Carlos Canudas de Wit
Alain Kibangou
Federica Garin

Energy-aware communication and control co-design in wireless networked control systems

We have considered an event-based approach to energy-efficient management of the radio chip in the sensor node of a wireless networked control system. Indeed the radio is the main energy consumer, and intermittent data transmission allows one to reduce the use of the radio. While the existing literature in the control community on event-based control only addresses policies using two radio modes (transmitting/sleep), our work follows some considerations on the radio chip modes well-known in the communication networks literature, and introduces various radio-modes: different "idle" non-transmitting modes, where only part of the radio chip is switched off (thus consuming more energy than "sleep", but allowing for faster transition to transmission), and various transmitting modes, with different power levels.
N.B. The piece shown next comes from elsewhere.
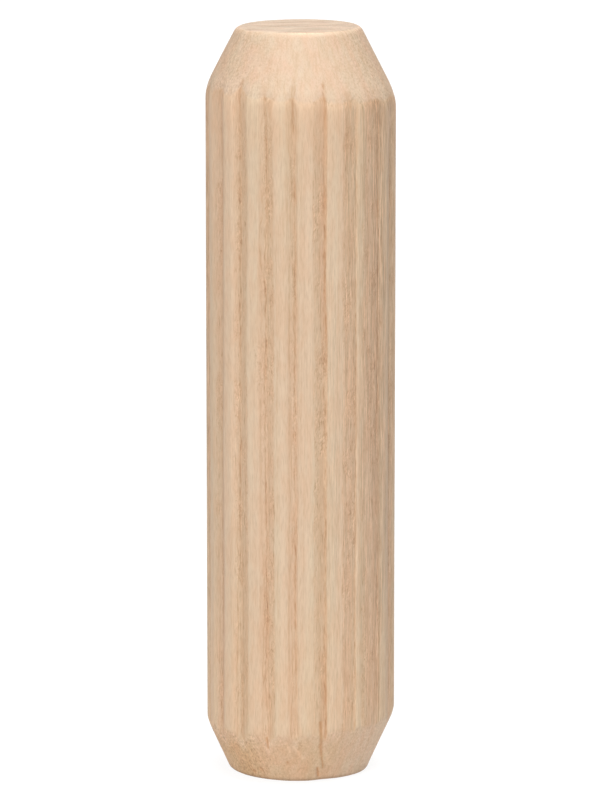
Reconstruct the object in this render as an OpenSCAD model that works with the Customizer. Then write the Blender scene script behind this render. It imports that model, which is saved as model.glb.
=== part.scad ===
// Fluted wooden dowel pin for a glued joint.
//
// The pin stands on its wider end: its axis is +Z and the origin is the middle of the lower end.
// Straight flutes run its whole length, so that glue can spread and trapped air can leave the hole.
// Both ends are chamfered, so that the pin finds its hole. The chamfers run a little out of true
// with the pin's axis, as they do on pins that are chamfered in bulk.
// All sizes are millimetres and all angles are degrees.

/* [Pin] */
// Diameter over the lands, which is the size of the drilled hole
pin_d = 10; // [8:0.1:16]
// Length from end to end
pin_l = 39.8; // [25:0.1:80]

/* [Flutes] */
// Number of flutes round the pin
flute_count = 20; // [16:1:24]
// Depth of a flute, from the lands down to the line where its two flanks meet
flute_depth = 0.25; // [0.1:0.01:0.3]
// Width of the land that is left between two flutes
land_w = 0.72; // [0.4:0.02:0.9]

/* [Upper end] */
// Diameter of the flat upper end, before its edge is rounded
upper_end_d = 6.5; // [5:0.1:7]
// Angle between the upper chamfer and the axis
upper_chamfer_a = 27; // [18:1:40]
// Rounding of the edge between the upper end and its chamfer
upper_edge_r = 0.5; // [0.1:0.05:0.8]
// Rounding of the shoulder between the upper chamfer and the lands
upper_shoulder_r = 1.7; // [0.5:0.1:3]

/* [Lower end] */
// Diameter of the flat lower end, before its edge is rounded
lower_end_d = 7.4; // [5:0.1:7.6]
// Angle between the lower chamfer and the axis
lower_chamfer_a = 24.5; // [18:0.5:40]
// Rounding of the edge between the lower end and its chamfer
lower_edge_r = 0.3; // [0.05:0.05:0.8]
// Rounding of the shoulder between the lower chamfer and the lands
lower_shoulder_r = 0.8; // [0.5:0.1:3]

/* [Workmanship] */
// How far the chamfers' axis lies from the pin's axis, towards -X
chamfer_runout = 0.12; // [0:0.01:0.2]

/* [Hidden] */
$fn = 96;

pin_r = pin_d / 2;
// Angle from one flute to the next, and what a land and a flute take of it on each side
flute_pitch_a = 360 / flute_count;
land_half_a = (land_w / 2) / pin_r * 180 / PI;
flute_half_a = flute_pitch_a / 2 - land_half_a;

// A flute's section, with its middle on +X: the line where its flanks meet, and one land's edge
valley = [pin_r - flute_depth, 0];
land_edge = pin_r * [cos(flute_half_a), sin(flute_half_a)];

// A shoulder's arc turns from the first of these angles to the axis to the last, in short cones
shoulder_a = [12, 5];
shoulder_cones = 3;
// Angle at which that arc passes out through the lands
shoulder_cross_a = 7;
// How far the cutting forms reach past the pin
past = 1;

wood = [0.88, 0.77, 0.65];

// ---- Outlines ----

function unit(v) = v / norm(v);

// Directions from corner i of a closed outline p to its two neighbours
function corner_sides(p, i) =
    let (n = len(p))
    [unit(p[(i + n - 1) % n] - p[i]), unit(p[(i + 1) % n] - p[i])];

// Half of the angle between two directions
function half_angle(sides) = acos(sides[0] * sides[1]) / 2;

// Where an arc of radius r at corner i starts and ends
function arc_ends(p, i, r) =
    let (sides = corner_sides(p, i))
    [for (side = sides) p[i] + side * r / tan(half_angle(sides))];

// Centre of an arc of radius r at corner i
function arc_centre(p, i, r) =
    let (sides = corner_sides(p, i))
    p[i] + unit(sides[0] + sides[1]) * r / sin(half_angle(sides));

// A convex outline with its corner i rounded by a true arc of radius r
module outline_with_arc(p, i, r) {
    polygon([for (k = [0:len(p) - 1]) each (k == i ? arc_ends(p, i, r) : [p[k]])]);
    translate(arc_centre(p, i, r))
        circle(r = r);
}

// ---- Forms that shape the pin ----

// One flute's opening: a wedge whose straight flanks run from the valley out past a land's edge
module flute() {
    flank_end = land_edge + past * unit(land_edge - valley);
    far_x = pin_r + past;
    polygon([valley, [flank_end[0], -flank_end[1]], [far_x, -flank_end[1]],
             [far_x, flank_end[1]], flank_end]);
}

// The fluted rod that the pin is cut from
module fluted_rod() {
    linear_extrude(height = pin_l)
        difference() {
            circle(r = pin_r);
            for (i = [0:flute_count - 1])
                rotate((i + 0.5) * flute_pitch_a)
                    flute();
        }
}

// What the chamfer cutter leaves, with the end at z = 0: a cone whose small end has a round edge
module chamfer_form(end_d, chamfer_a, edge_r) {
    end_r = end_d / 2;
    far_r = pin_r + past;
    rotate_extrude()
        outline_with_arc(
            [[0, 0], [end_r, 0], [far_r, (far_r - end_r) / tan(chamfer_a)],
             [far_r, pin_l + past], [0, pin_l + past]],
            1, edge_r);
}

// What rubs off the shoulder, with the end at z = 0: an arc that bulges just through the lands
module shoulder_form(end_d, chamfer_a, shoulder_r) {
    rim_z = (pin_r - end_d / 2) / tan(chamfer_a);
    // The arc sits high enough to soften the side where the chamfer bites deepest
    bulge_z = rim_z + chamfer_runout / tan(chamfer_a) + shoulder_r * sin(shoulder_cross_a);
    bulge_r = pin_r + shoulder_r * (1 - cos(shoulder_cross_a));
    arc = [for (k = [0:shoulder_cones])
        let (a = shoulder_a[0] + (shoulder_a[1] - shoulder_a[0]) * k / shoulder_cones)
        [bulge_r - shoulder_r * (1 - cos(a)), bulge_z - shoulder_r * sin(a)]];
    start = arc[0];
    end = arc[shoulder_cones];
    foot = [start[0] - start[1] * tan(shoulder_a[0]), 0];
    far = [end[0] + past, end[1] + past / tan(shoulder_a[1])];
    rotate_extrude()
        polygon(concat([[0, 0], foot], arc, [far, [far[0], pin_l + far[1]], [0, pin_l + far[1]]]));
}

// Both forms of one end
module end_form(end_d, chamfer_a, edge_r, shoulder_r) {
    intersection() {
        translate([-chamfer_runout, 0, 0])
            chamfer_form(end_d, chamfer_a, edge_r);
        shoulder_form(end_d, chamfer_a, shoulder_r);
    }
}

// ---- The pin ----

module dowel_pin() {
    color(wood)
        intersection() {
            fluted_rod();
            end_form(lower_end_d, lower_chamfer_a, lower_edge_r, lower_shoulder_r);
            translate([0, 0, pin_l])
                mirror([0, 0, 1])
                    end_form(upper_end_d, upper_chamfer_a, upper_edge_r, upper_shoulder_r);
        }
}

dowel_pin();
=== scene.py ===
# %% [markdown]
# # A fluted dowel pin
#
# The object is a short round stick of pale beech that joins two boards: half of it is glued into
# a hole in each of them. Straight flutes let the glue spread and the trapped air escape, and a
# chamfer at each end helps the pin to find its hole.
#
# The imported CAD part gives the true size, place and form. This lesson replaces its plain solid
# by one finely divided surface of the same form, which also carries what a fingertip would feel:
# fibres, cutter marks, a small crack, and the ragged ends of the flutes.

import math

import bpy
import numpy as np
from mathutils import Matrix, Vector


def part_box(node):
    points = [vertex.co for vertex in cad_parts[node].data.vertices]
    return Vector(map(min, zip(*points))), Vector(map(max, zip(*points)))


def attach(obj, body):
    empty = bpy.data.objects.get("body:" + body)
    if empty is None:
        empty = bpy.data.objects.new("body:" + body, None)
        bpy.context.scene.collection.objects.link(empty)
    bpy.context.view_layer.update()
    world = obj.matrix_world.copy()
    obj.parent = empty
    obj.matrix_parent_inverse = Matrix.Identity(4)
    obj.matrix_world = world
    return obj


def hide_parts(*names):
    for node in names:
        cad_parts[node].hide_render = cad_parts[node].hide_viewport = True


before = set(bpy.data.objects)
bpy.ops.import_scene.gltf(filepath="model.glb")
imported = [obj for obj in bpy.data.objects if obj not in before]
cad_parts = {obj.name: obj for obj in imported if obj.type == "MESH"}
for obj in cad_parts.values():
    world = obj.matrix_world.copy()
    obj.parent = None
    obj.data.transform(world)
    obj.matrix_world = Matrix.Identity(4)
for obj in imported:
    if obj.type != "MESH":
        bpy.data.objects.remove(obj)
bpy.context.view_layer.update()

# %% [markdown]
# ## Sizes
#
# The overall sizes are read from the frame, so the surface can't drift away from the solid.
# The rest are the sizes that a turner would write on a card beside the machine. All lengths in
# this file are metres, and `MM` turns a number of millimetres into metres.
#
# A chamfer's angle is measured from the pin's axis. A shoulder's size is the difference of two
# radii inside which the corner between the chamfer and the rod is rounded.

# %% Sizes
MM = 0.001
low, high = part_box("dowel_pin")
PIN_R = min(-low.x, high.x, -low.y, high.y)
PIN_L = high.z - low.z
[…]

We propose an event-based radio-mode switching policy, which allows to perform a trade-off between energy saving and performance of the control application; to this end, a switched model describes the system, taking into account control and communication. The optimal switching policy is computed using dynamic programming, considering a cost either over an infinite time-horizon or over a finite receding horizon.

System-theoretic analysis of modern error-correcting codes (serial turbo codes)

Serial turbo codes are a family of codes for error correction in point-to-point digital communication. The encoder can be described as the composition of three linear maps, the intermediate one being a permutation (called "interleaver"), while the inner and outer ones are convolutional codes, i.e., linear dynamical systems where state, input and output belong to a vector space over the finite field GF(2). The decoding is performed with iterative low-complexity algorithms which give a good approximation of the optimal maximum-likelihood decoder. Using system-theoretic properties of the constituent convolutional codes and probabilistic arguments, we study the average and the typical behavior of ensembles of such codes (with fixed convolutional codes and random interleaver), asymptotically in the block-length. We disprove the common conjecture that the typical behavior concentrates around the average: indeed, the average error decays polynomially in the block-length N, while the typical code has a faster error decay (exponential in some fractional power of N); however, the typical-code analysis confirms the same design parameters for the convolutional codes that were already suggested by the study of the ensemble average: free distance of the outer encoder, and effective free distance of the inner encoder.